企業

東電・柏崎刈羽原発 運転モラルでNO! 再稼働の道は険しいどころか

 東京電力の原子力発電所は再稼働できるのでしょうか。原子力規制委員会は5月17日、東電柏崎刈羽原子力発電所の運転禁止命令について解除を見送ることを決めました。再稼働に向けて改善要求した27項目のうち4項目で是正が不十分と判断したためです。4項目は傍目から見る限り、決して無理難題な要求とは思えません。しかし、東京電力にとっては原発監視体制を根本から再構築しなければ達成できないのかもしれません。電力不足やカーボンニュートラルへの対応で原発の再稼働を求める声が高まっていますが、その道のりは険しいどころか、とても無理という言葉が浮かんでしまいます。

テロ対策の是正ができないとは

 新潟県の柏崎刈羽原発は2021年1月、原発所員が他人のIDカードを使って中央制御室に入室した不正問題などが発生し、テロなど外部からの不正侵入を防止する体制が整っていないことが判明しました。規制委員会は2021年4月に運転禁止命令を出しました。
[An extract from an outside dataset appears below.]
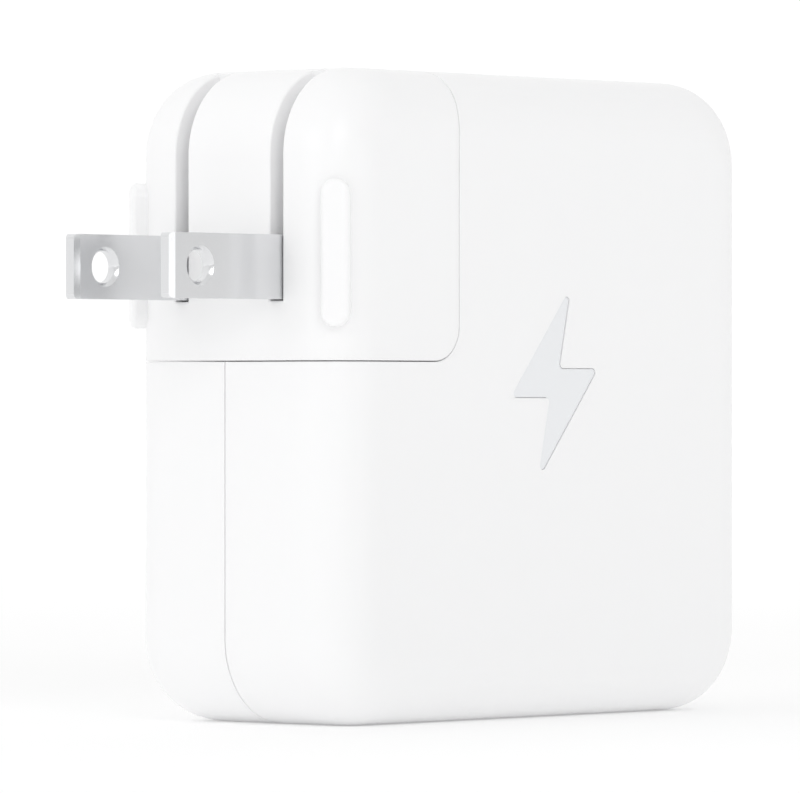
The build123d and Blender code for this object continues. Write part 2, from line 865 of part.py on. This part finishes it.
def usb_c_port():
    """The receptacle: a drawn steel shell, a centre tongue and its contacts."""
    back_x = port_face_x - port_depth
    with BuildPart() as shell:
        with BuildSketch(Plane.YZ.offset(back_x)):
            with Locations((0, mid_z)):
                SlotOverall(port_width, port_height, rotation=90)
                inner = (port_width - 2 * port_wall, port_height - 2 * port_wall)
                SlotOverall(*inner, rotation=90, mode=Mode.SUBTRACT)
        extrude(amount=port_depth)
    save(shell, "usb_c_shell")
    tongue_thick = 0.7
    tongue_width = 6.7
    with BuildPart() as tongue:
        with BuildSketch(Plane.YZ.offset(back_x)):
            with Locations((0, mid_z)):
                SlotOverall(*inner, rotation=90)
        extrude(amount=1.5)
        with BuildSketch(Plane.YZ.offset(back_x)):
            with Locations((0, mid_z)):
                Rectangle(tongue_thick, tongue_width)
        extrude(amount=port_depth - 0.6)
        chamfer(tongue.faces().sort_by(Axis.X)[-1].edges(), 0.15)
    save(tongue, "usb_c_tongue")
    contact_thick = 0.06
    with BuildPart() as contacts:
        for side in (-1, 1):
            y = side * (tongue_thick + contact_thick) / 2
            for index in range(contact_count):
                z = mid_z + (index - (contact_count - 1) / 2) * contact_pitch
                with Locations((back_x + 3.6, y, z)):
                    Box(4.2, contact_thick, 0.26)
    save(contacts, "usb_c_contacts")


def case_plate(name, y_high, thick):
    """A flat sheet lying inside the front shell, stepped round the head's corner."""
    corners = [(-26, 6.4), (26, 6.4), (26, 58.6), (-11.4, 58.6), (-11.4, 33.2), (-26, 33.2)]
    with BuildPart() as plate:
        with BuildSketch(across(y_high)) as outline:
            with BuildLine():
                Polyline(*corners, close=True)
            make_face()
            fillet(outline.vertices(), 1.5)
        extrude(amount=thick)
    save(plate, name)


def rear_plate(name, y_high, thick):
    with BuildPart() as plate:
        with BuildSketch(across(y_high)):
            with Locations((8.6, 31.6)):
                RectangleRounded(30.0, 50.0, 1.5)
        extrude(amount=thick)
    save(plate, name)


def heat_and_insulation():
    case_plate("front_heat_spreader", -inner_y + 0.6, 0.55)
    case_plate("front_insulation_film", -inner_y + 0.85, 0.2)
    rear_plate("rear_heat_spreader", inner_y - 0.05, 0.55)
    rear_plate("rear_insulation_film", inner_y - 0.65, 0.2)
    pad_top = -8.85
    with BuildPart() as pad:
        with BuildSketch(across(pad_top)):
            with Locations((2.0, 45.6)):
                RectangleRounded(20.0, 18.0, 1.0)
        extrude(amount=pad_top + inner_y - 0.85)
    save(pad, "thermal_pad")


def electronics():
    main_board()
    on_board("fuse", -23.4, 17.6, 8.0, 3.0, 3.6, edge=0.4)
    on_board("x_capacitor", -21.4, 10.6, 12.6, 9.0, 11.5, edge=0.8)
    choke()
    on_board("bridge_rectifier", 2.6, 29.6, 8.4, 6.4, 1.9, edge=0.3)
    bulk_capacitor("lower_bulk_capacitor", 9.4)
    bulk_capacitor("upper_bulk_capacitor", 20.2)
    transformer()
    y_capacitor()
    switching_transistors()
    on_board("output_inductor", 17.8, 46.4, 7.0, 7.0, 4.2, edge=0.5)
    output_capacitors()
    behind_board("controller_chip", [(4.0, 22.0)], 6.0, 5.0, 1.0)
    behind_board("optocoupler", [(-3.0, 36.0)], 4.4, 6.6, 1.1)
    behind_board("rectifier_transistors", [(16.0, 40.0), (16.0, 50.0)], 6.0, 5.0, 1.0)
    port_board()
    usb_c_port()
    heat_and_insulation()


def main():
    os.makedirs("parts", exist_ok=True)
    body = case_body()
    front_shell(body)
    rear_shell(body)
    emblem_inlay()
    inlet_cup()
    inlet_pin("live_inlet_pin", -pin_pitch / 2)
    inlet_pin("neutral_inlet_pin", pin_pitch / 2)
    input_wire("live_input_wire", -pin_pitch / 2, -13.2)
    input_wire("neutral_input_wire", pin_pitch / 2, -15.0)
    ground_stud()
    stud_nut()
    electronics()
    plug_cover()
    plug_base()
    slot_rail()
    figure_eight_post()
    contact_socket("live_socket", -pin_pitch / 2)
    contact_socket("neutral_socket", pin_pitch / 2)
    contact_spring("live_contact_spring", -1)
    contact_spring("neutral_contact_spring", 1)
    rotor_retainer()
    pivot_pin()
    prong_rotor()
    prong("live_prong", -blade_spacing / 2)
    prong("neutral_prong", blade_spacing / 2)


main()
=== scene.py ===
"""The looks of a white laptop power adapter with folding blades, built round its CAD frame.

Every visible piece is a CAD node with a procedural material, and the blades' edges get a
fine bevel. The floor, the lights and the camera stand round it. Lengths are in metres.
"""

import json
import math

import bpy
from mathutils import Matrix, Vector


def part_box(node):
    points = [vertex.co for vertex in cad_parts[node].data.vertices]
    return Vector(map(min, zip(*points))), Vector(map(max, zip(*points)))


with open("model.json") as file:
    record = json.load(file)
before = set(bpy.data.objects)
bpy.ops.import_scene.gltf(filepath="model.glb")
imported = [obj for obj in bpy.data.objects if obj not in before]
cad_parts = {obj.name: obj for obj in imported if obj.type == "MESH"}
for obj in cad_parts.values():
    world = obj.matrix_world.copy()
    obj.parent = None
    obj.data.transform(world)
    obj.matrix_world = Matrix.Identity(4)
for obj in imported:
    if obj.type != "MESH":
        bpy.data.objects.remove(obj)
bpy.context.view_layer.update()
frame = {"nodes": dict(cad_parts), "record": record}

MM = 0.001
CASE_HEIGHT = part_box("rear_shell")[1][2]
MIDDLE = Vector((0.0, 0.0, CASE_HEIGHT / 2))

# The camera is level with the middle of the case and about 0.74 m from it.
CAMERA_DISTANCE = 0.7448
CAMERA_TURN = math.radians(48.95)       # where it stands, from -Y towards -X
CAMERA_AIM = math.radians(48.60)        # which way it looks
CAMERA_LENS = 328.6
SENSOR = 36.0
CAMERA_REACH = 200.0                    # nothing further away is drawn

# Soft round lights: where each stands, how wide it is, and its power in watts.
KEY_PLACE = (-0.5, -0.8, 0.45)
KEY_SIZE = 0.5
KEY_POWER = 1.12
SIDE_PLACE = (-1.0, 0.05, 0.35)
SIDE_SIZE = 0.5
SIDE_POWER = 0.7
EDGE_PLACE = (0.19, -0.78, MIDDLE.z)
EDGE_SIZE = 0.2
EDGE_POWER = 0.1

# The world brightens towards this direction, from the front level to the back level.
ROOM_WAY = (0.0, 0.8, 0.6)
FRONT_LEVEL = 0.63
BACK_LEVEL = 1.01

# A patch of the world, in the direction that the camera looks, is brighter still. It is
# given by the cosine of the angle to that direction, where it starts and where it is full.
BACKDROP_WAY = (0.75, 0.66, 0.0)
BACKDROP_EDGE = (0.90, 0.97)
BACKDROP_EXTRA = 0.12

# Diffuse light bounces up to this often, so that some of it gets into the grooves.
DIFFUSE_BOUNCES = 8

# The floor gives off a little light, and more of it away from the adapter.
FLOOR_HALF = 30.0
GLOW_RANGE = (0.15, 1.2)
GLOW_LEVELS = (0.12, 0.26)

# The bevel on the blades' edges.
WELD_GAP = 0.002 * MM
BEVEL_WIDTH = 0.07 * MM
BEVEL_SEGMENTS = 3
BEVEL_ANGLE = math.radians(22)

# Scales of the slow changes of tone and of gloss on moulded plastic.
TONE_SCALE = 28.0
GLOSS_SCALE = 160.0


# ---------------------------------------------------------------- node helpers

def new_material(name):
    """A new material with one Principled shader. Returns it, its node tree and that shader."""
    material = bpy.data.materials.new(name)
    material.use_nodes = True
    tree = material.node_tree
    tree.nodes.clear()
    output = tree.nodes.new("ShaderNodeOutputMaterial")
    shader = tree.nodes.new("ShaderNodeBsdfPrincipled")
    tree.links.new(shader.outputs["BSDF"], output.inputs["Surface"])
    return material, tree, shader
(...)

 規制委員会は改善に向けて会合を開き、東電に対し27項目を要求しました。このうち是正が不十分と判断したのは4項目。以下を参照ください。読売新聞5月18日付けの記事から引用しました。

◆侵入検知設備の誤作動の回数が十分に減っていない。

◆規制庁が指摘した改善事項について協力会社を含めた情報共有や協議が不十分

◆マニュアルの変更がルール通りに行われていないことがあった。

◆テロ対策に関する社員の意識や行動を保つ仕組みが構築されていない。

 求める4項目は無理難題か

 読んでみれば、率直な感想が湧くと思います。組織が通常、業務を円滑に遂行するためには不可欠な考え方を求められただけ。でも、実践できない。まして原発は、電気を生み出す産業・社会のインフラです。原子力という巨大なエネルギーを利用するメリットを手にする代わりに、原子力を安全に制御する運転・監視で絶対に落ち度があってはいけない巨大装置です。
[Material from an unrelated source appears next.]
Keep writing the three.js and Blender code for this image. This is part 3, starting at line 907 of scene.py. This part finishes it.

 是正されていない4項目に共通することは、組織内のコミュニケーションがしっかりと確立されていないことです。福島第一原発事故でわかったのは、東電内で課題解決に向けて自由討議する空気がなかったこと。防潮堤の高さ、緊急時に原子炉を制御する給水ポンプなどは事故前から指摘されていました。しかし、電力会社の効率経営が最優先され、しかも経営トップに物申すなどは不可能な組織でした。

力の常識は社会の非常識かも

 規制委員会が指摘した4項目は、当たり前のことじゃないと思われがちですが、東電社内、協力企業にとっては難しく厚い壁のように映っているのでしょう。なにしろ電力会社は電力産業の頂点に立ち、巨額の関連投資、地域での影響力などを握っています。福島第一原発事故以前は、まさに地域の殿様。地域経済はもちろん、地方政治、国政にも影響を誇示していました。

 東日本大震災による事故で電力会社に対する監視の目はとても厳しくなりました。時には過剰ともいえる感情的な非難もありました。長年、親しくしていた東電幹部の一人は原発を集中立地した福島県に対する謝罪も含めて、東電を退社して移住して活動しています。東電も変わり始めていました・

日本にとっても不幸な事実

 しかし、柏崎刈羽原発では実践できないのです。言い換えれば現在の東電社内にはまだまだ福島第一原発事故の教訓が浸透せず、かつての東電が今も通用すると勘違いする空気が残っている。残念ですし、日本にとっても不幸な事実です。

 東電は、柏崎仮羽原発の7号機を2023年10月、6号機を25年4月に再稼働する予定でした。規制委員会の結論に対して「4項目について、しっかり是正を図りたい」とコメントしたそうです。